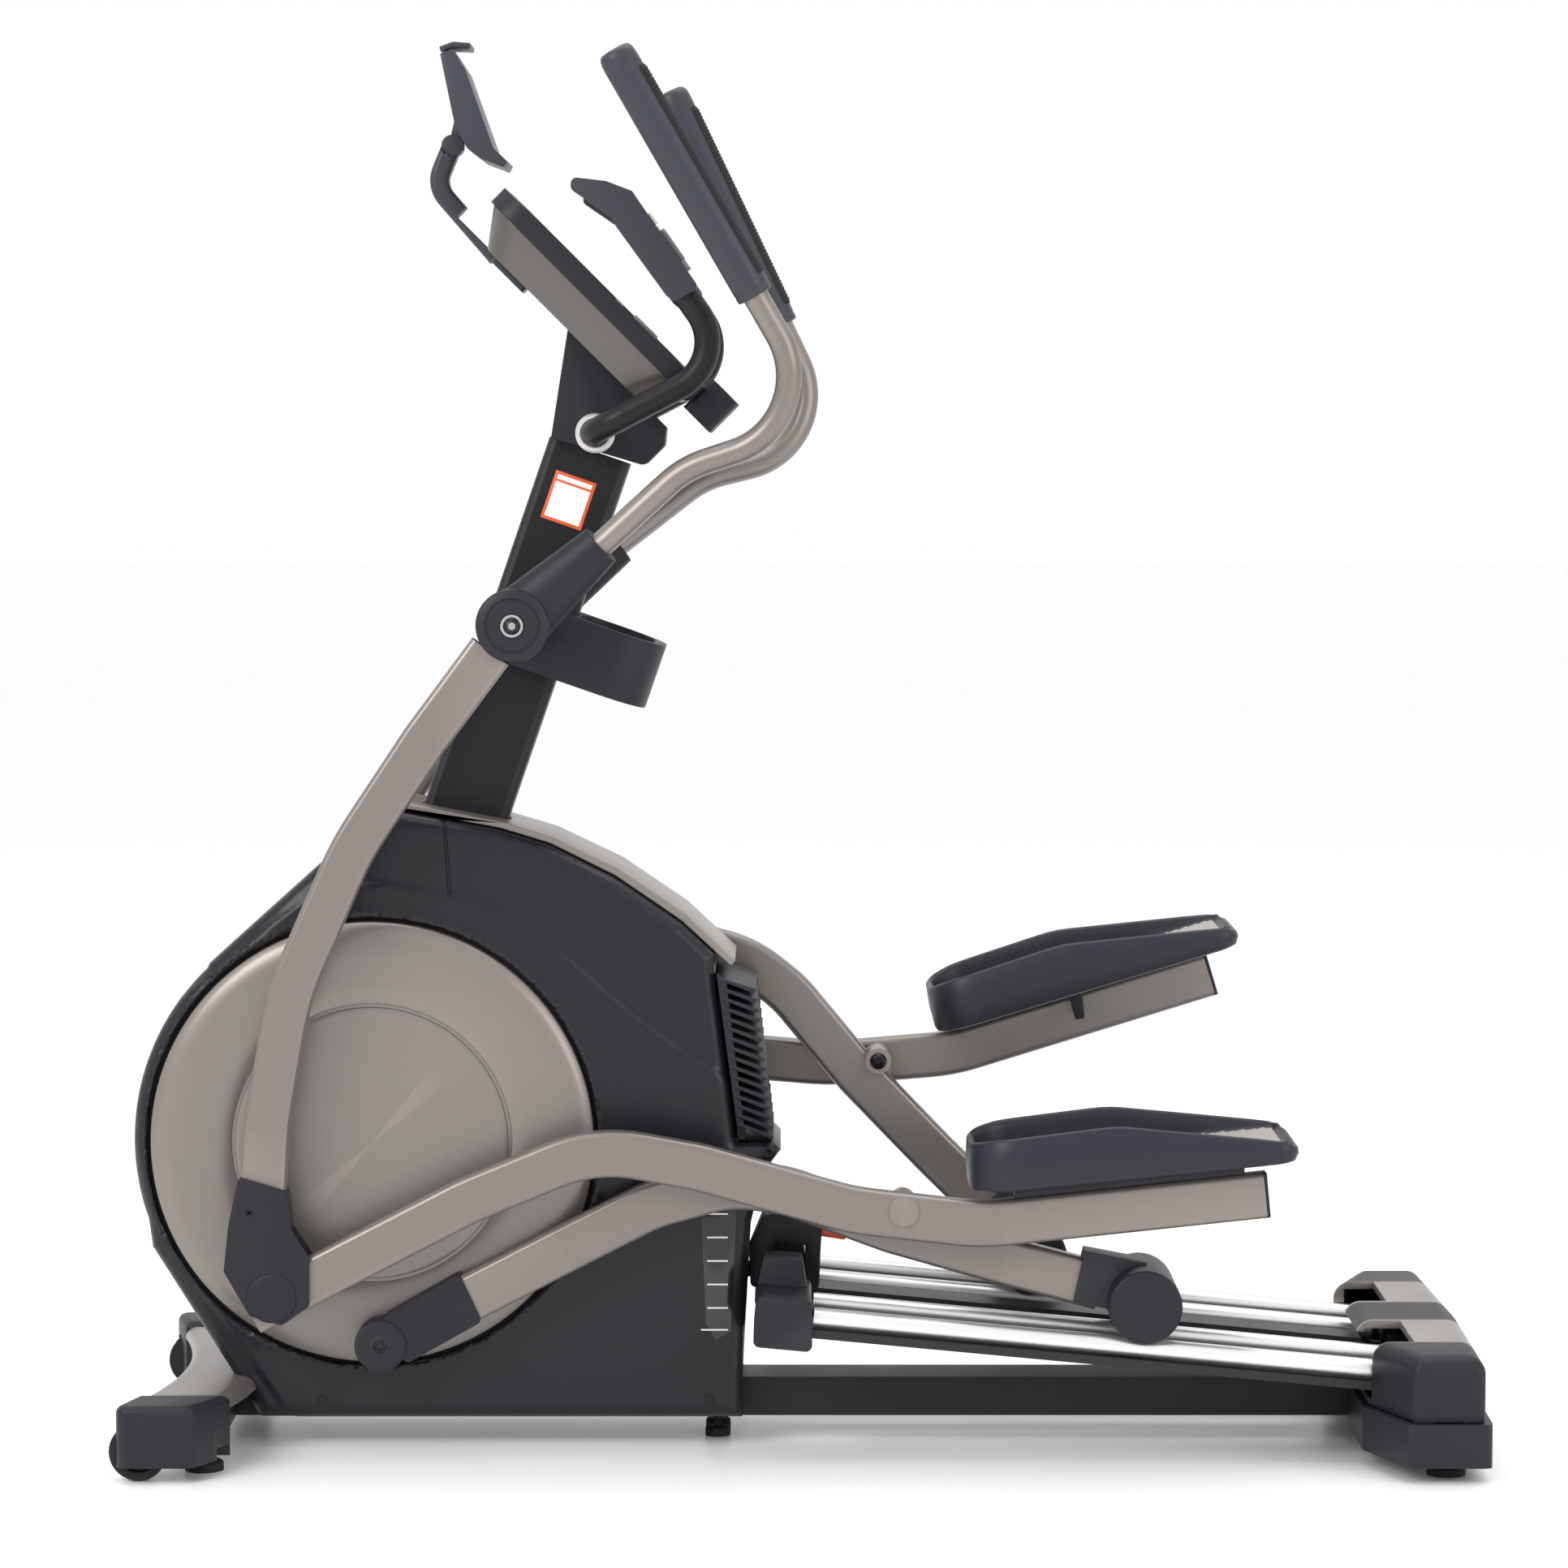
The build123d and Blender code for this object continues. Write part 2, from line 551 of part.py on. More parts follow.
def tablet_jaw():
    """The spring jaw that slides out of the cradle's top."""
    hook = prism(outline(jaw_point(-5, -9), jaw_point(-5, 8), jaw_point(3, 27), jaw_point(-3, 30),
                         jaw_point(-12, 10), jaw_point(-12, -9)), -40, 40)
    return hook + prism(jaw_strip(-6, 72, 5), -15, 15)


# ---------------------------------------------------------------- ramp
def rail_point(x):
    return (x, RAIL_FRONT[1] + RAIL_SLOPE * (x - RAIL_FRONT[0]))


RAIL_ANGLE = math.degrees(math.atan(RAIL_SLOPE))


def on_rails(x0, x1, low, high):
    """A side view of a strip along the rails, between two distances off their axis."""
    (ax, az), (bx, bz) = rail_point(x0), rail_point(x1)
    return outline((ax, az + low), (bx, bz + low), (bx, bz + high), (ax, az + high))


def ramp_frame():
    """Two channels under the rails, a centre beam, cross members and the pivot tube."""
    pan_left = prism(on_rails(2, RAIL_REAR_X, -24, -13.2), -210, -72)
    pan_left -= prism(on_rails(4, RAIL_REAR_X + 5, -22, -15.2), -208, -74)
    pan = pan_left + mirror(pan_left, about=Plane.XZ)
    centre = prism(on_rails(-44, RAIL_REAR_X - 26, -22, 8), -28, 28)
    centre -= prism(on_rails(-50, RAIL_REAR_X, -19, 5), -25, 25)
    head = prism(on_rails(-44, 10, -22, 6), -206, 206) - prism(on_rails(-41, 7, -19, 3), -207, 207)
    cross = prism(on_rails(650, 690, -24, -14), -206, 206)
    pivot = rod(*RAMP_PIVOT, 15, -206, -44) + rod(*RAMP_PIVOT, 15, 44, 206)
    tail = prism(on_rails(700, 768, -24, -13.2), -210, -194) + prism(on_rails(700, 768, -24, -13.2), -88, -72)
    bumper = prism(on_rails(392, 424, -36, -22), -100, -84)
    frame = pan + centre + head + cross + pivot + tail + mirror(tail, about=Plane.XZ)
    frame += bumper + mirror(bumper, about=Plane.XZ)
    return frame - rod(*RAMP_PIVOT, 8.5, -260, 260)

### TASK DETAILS
Without changing a word, restate the whole listing.

### ANSWER IN FULL
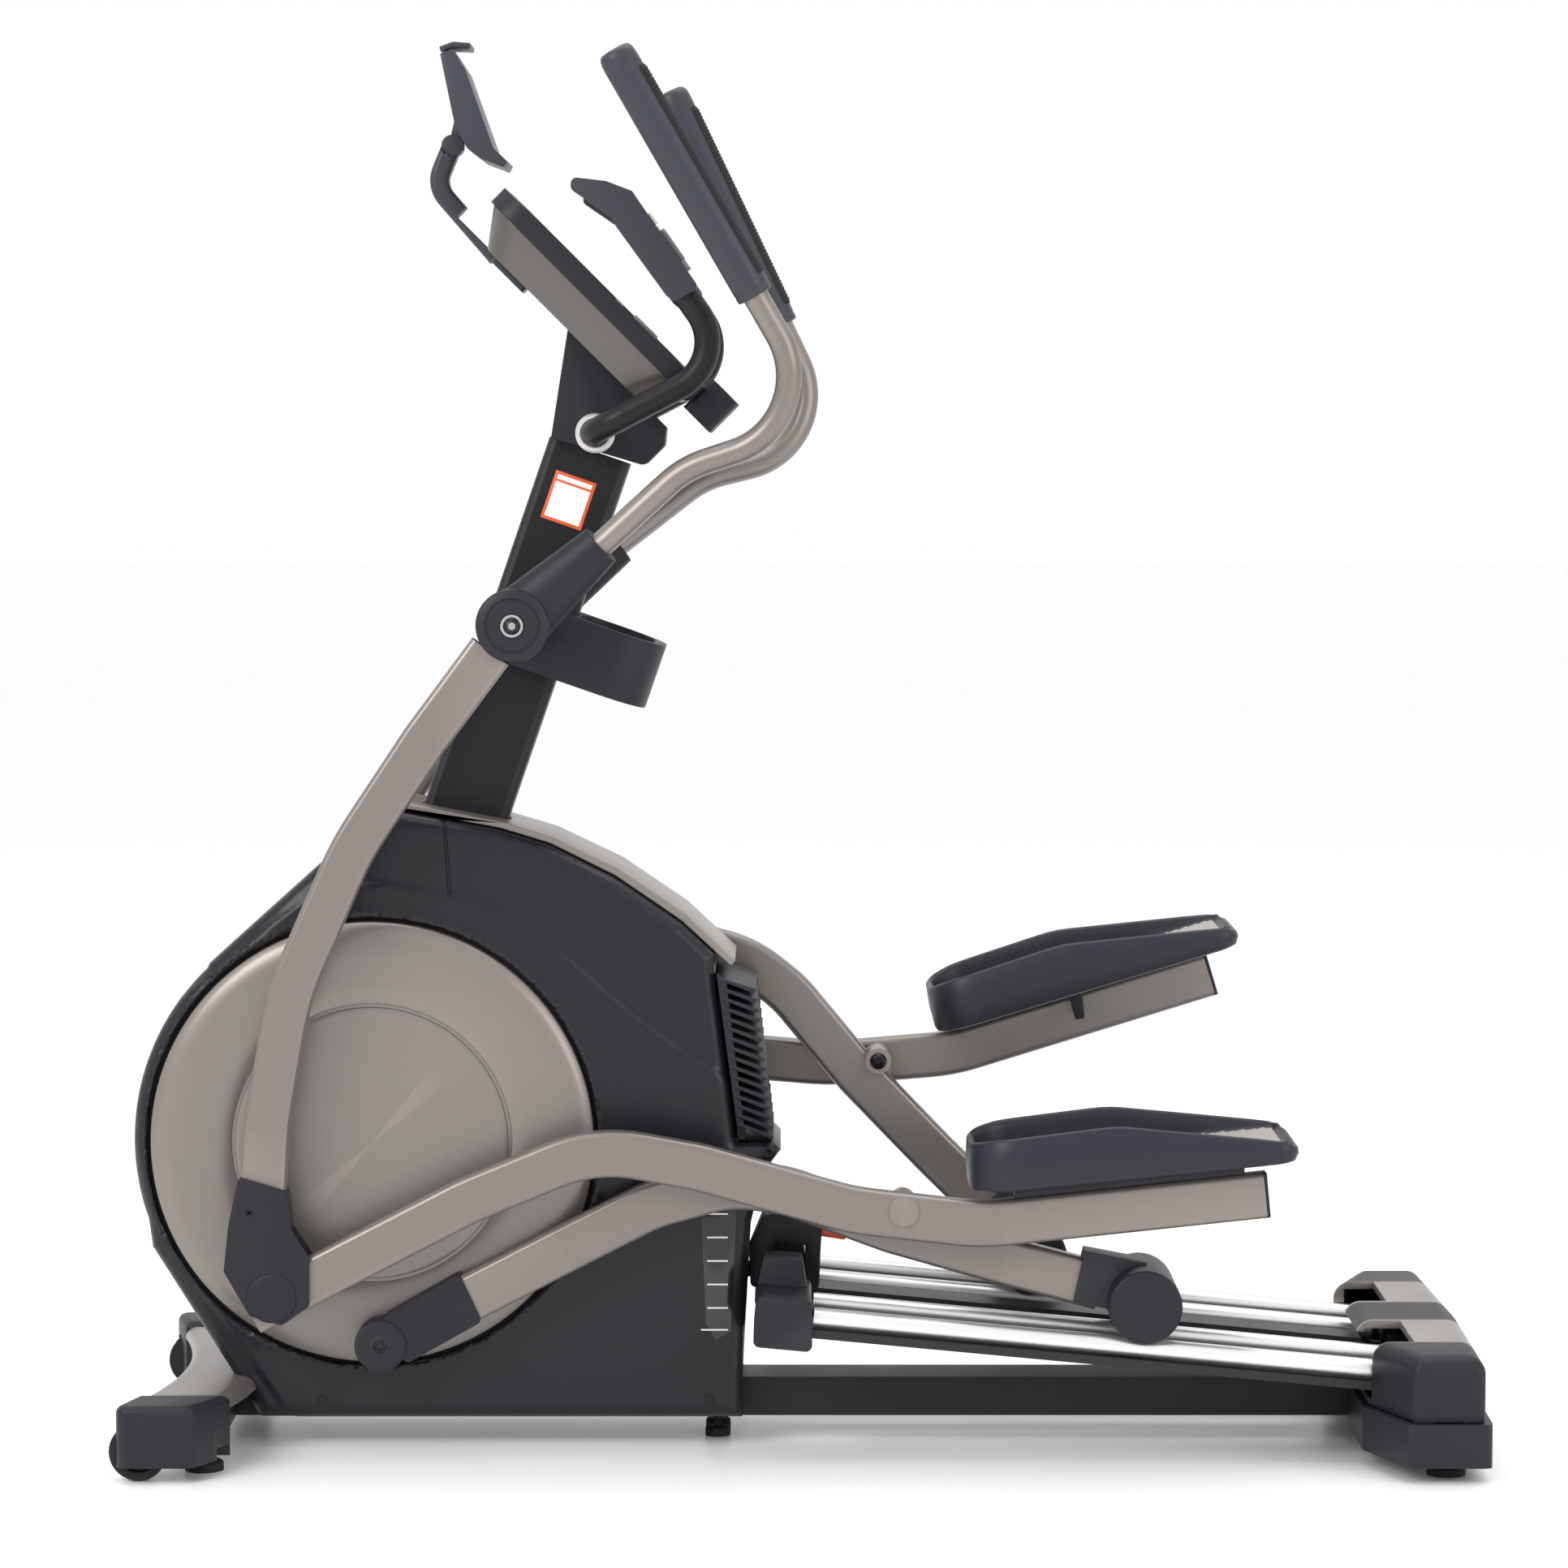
The build123d and Blender code for this object continues. Write part 2, from line 551 of part.py on. More parts follow.
def tablet_jaw():
    """The spring jaw that slides out of the cradle's top."""
    hook = prism(outline(jaw_point(-5, -9), jaw_point(-5, 8), jaw_point(3, 27), jaw_point(-3, 30),
                         jaw_point(-12, 10), jaw_point(-12, -9)), -40, 40)
    return hook + prism(jaw_strip(-6, 72, 5), -15, 15)


# ---------------------------------------------------------------- ramp
def rail_point(x):
    return (x, RAIL_FRONT[1] + RAIL_SLOPE * (x - RAIL_FRONT[0]))


RAIL_ANGLE = math.degrees(math.atan(RAIL_SLOPE))


def on_rails(x0, x1, low, high):
    """A side view of a strip along the rails, between two distances off their axis."""
    (ax, az), (bx, bz) = rail_point(x0), rail_point(x1)
    return outline((ax, az + low), (bx, bz + low), (bx, bz + high), (ax, az + high))


def ramp_frame():
    """Two channels under the rails, a centre beam, cross members and the pivot tube."""
    pan_left = prism(on_rails(2, RAIL_REAR_X, -24, -13.2), -210, -72)
    pan_left -= prism(on_rails(4, RAIL_REAR_X + 5, -22, -15.2), -208, -74)
    pan = pan_left + mirror(pan_left, about=Plane.XZ)
    centre = prism(on_rails(-44, RAIL_REAR_X - 26, -22, 8), -28, 28)
    centre -= prism(on_rails(-50, RAIL_REAR_X, -19, 5), -25, 25)
    head = prism(on_rails(-44, 10, -22, 6), -206, 206) - prism(on_rails(-41, 7, -19, 3), -207, 207)
    cross = prism(on_rails(650, 690, -24, -14), -206, 206)
    pivot = rod(*RAMP_PIVOT, 15, -206, -44) + rod(*RAMP_PIVOT, 15, 44, 206)
    tail = prism(on_rails(700, 768, -24, -13.2), -210, -194) + prism(on_rails(700, 768, -24, -13.2), -88, -72)
    bumper = prism(on_rails(392, 424, -36, -22), -100, -84)
    frame = pan + centre + head + cross + pivot + tail + mirror(tail, about=Plane.XZ)
    frame += bumper + mirror(bumper, about=Plane.XZ)
    return frame - rod(*RAMP_PIVOT, 8.5, -260, 260)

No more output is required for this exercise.